Okay. And then the second question was on the RIDF. Your requirements -- your RIDF number has been coming down for a while now. I'm just wondering, are there any shortfalls building up on the balance sheet that RBI may ask you to increase this balance down the line or take on some more PSLC? Or are you very comfortably placed even in the more difficult segments of the PSL? Just wondering how much of this is sustainable or if we should factor some increase down the line?

Anindya Banerjee

Analyst

So the number is so small now that even if you factor some increase, I don't think it will have too much of an impact. We, of course, do significant PSLC purchases, particularly for the small farmer category.
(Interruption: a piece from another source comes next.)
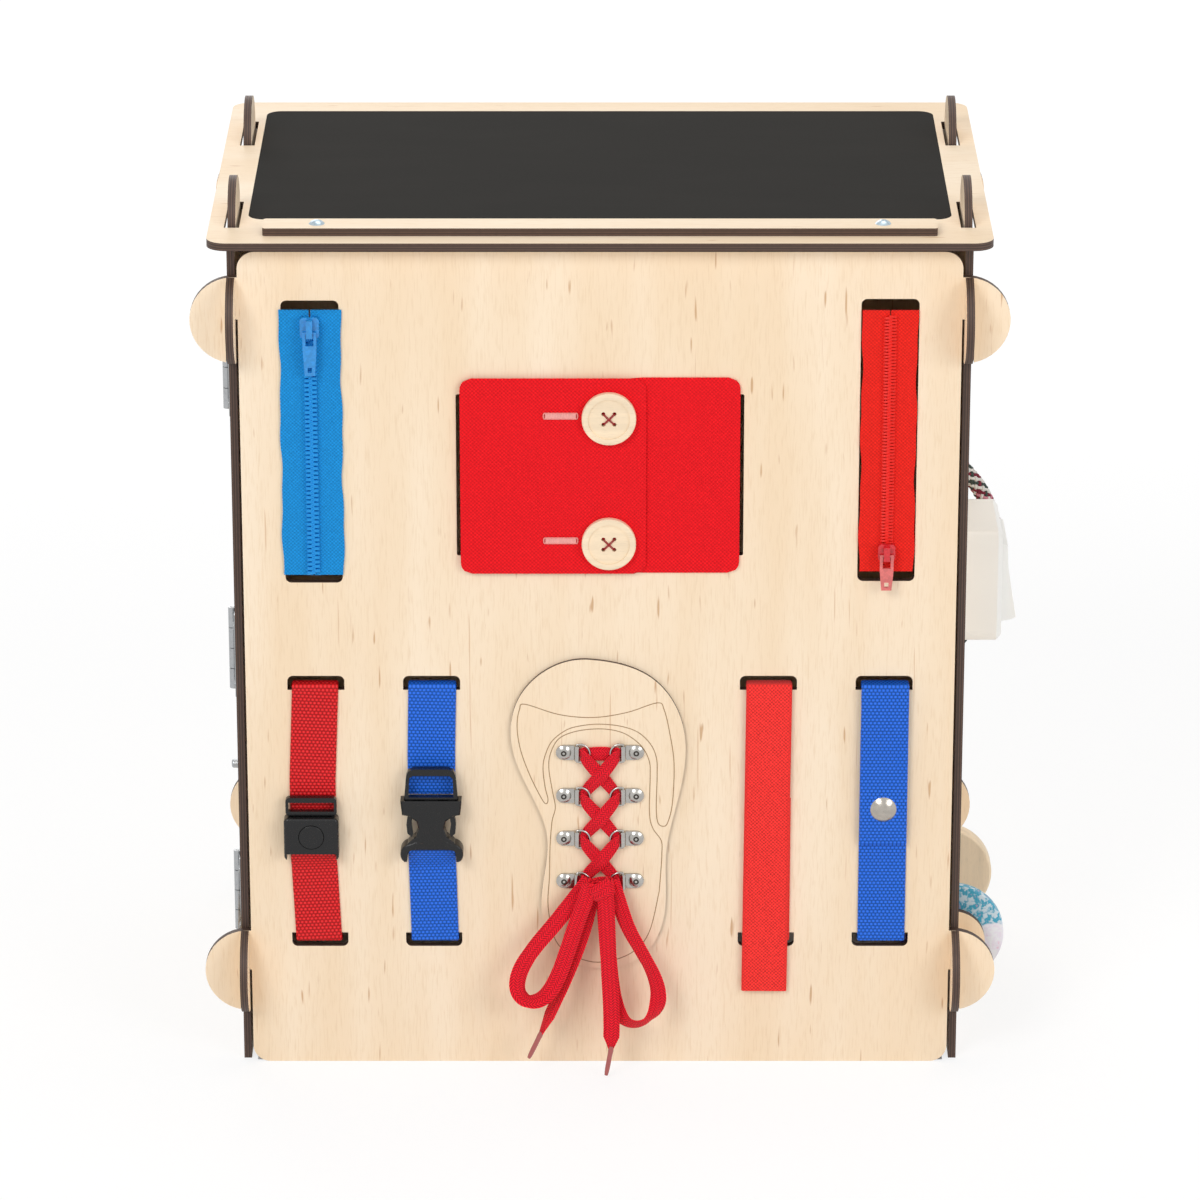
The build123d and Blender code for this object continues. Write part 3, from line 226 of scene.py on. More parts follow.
def rounded(corners, radius):
    """A line with an arc of that radius at each corner, as points a short step apart."""
    arc_steps, step = 6, 0.8
    corners = [Vector(c) for c in corners]
    line = [corners[0]]
    for before, corner, after in zip(corners, corners[1:], corners[2:]):
        back, on = before - corner, after - corner
        reach = min(radius, back.length * 0.49, on.length * 0.49)
        start, end = corner + back.normalized() * reach, corner + on.normalized() * reach
        for n in range(arc_steps + 1):
            t = n / arc_steps
            line.append(start * (1 - t) ** 2 + corner * 2 * t * (1 - t) + end * t**2)
    line.append(corners[-1])
    close = [line[0]]
    for before, after in zip(line, line[1:]):
        pieces = max(1, round((after - before).length / step))
        close += [before.lerp(after, (n + 1) / pieces) for n in range(pieces)]
    return close


def catmull_rom(p, q, r, s, t):
    """The value a share t of the way from q to r, on a smooth curve through all four."""
    return 0.5 * (2 * q + (r - p) * t + (2 * p - 5 * q + 4 * r - s) * t**2 + (3 * q - p - 3 * r + s) * t**3)


def smooth(points, closed, steps=6):
    """A smooth curve through points, which are tuples of any length, with steps from one to the next."""
    count = len(points)
    found = []
    for n in range(count if closed else count - 1):
        near = [(n + k) % count if closed else clamp(n + k, 0, count - 1) for k in (-1, 0, 1, 2)]
        for step in range(steps):
            values = zip(*(points[k] for k in near))
            found.append(tuple(catmull_rom(*four, step / steps) for four in values))
    return found if closed else found + [points[-1]]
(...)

While on most other categories, we are in a surplus position. And we have been -- so that's a cost that has been getting reflected in the P&L over the years. Hopefully, we will be able to still meet the compliance targets. But at INR 17,000 crores portfolio on this balance sheet now, it's -- sorry, INR 15,000 crores, pardon me, portfolio on this balance sheet now, it's not too relevant a number even if it goes up somewhat.

Chintan Joshi

Analyst

Okay. And a quick data question. How much of the business banking book is unsecured?

Anindya Banerjee

Analyst

So we don't split that out.

Chintan Joshi

Analyst

No worries.

Anindya Banerjee

Analyst

It would be largely unsecured book.

Operator

Operator

Thank you very much. Ladies and gentlemen, we will take that as the last question. I'll now hand the conference over to the management for closing comments.

Anindya Banerjee

Analyst

As always, thank you for taking time out on a Saturday evening and we can take any other questions you have offline. Thank you very much.

Operator

Operator

Thank you very much. On behalf of ICICI Bank Limited, that concludes this conference. Thank you for joining us, and you may now disconnect your lines. Thank you.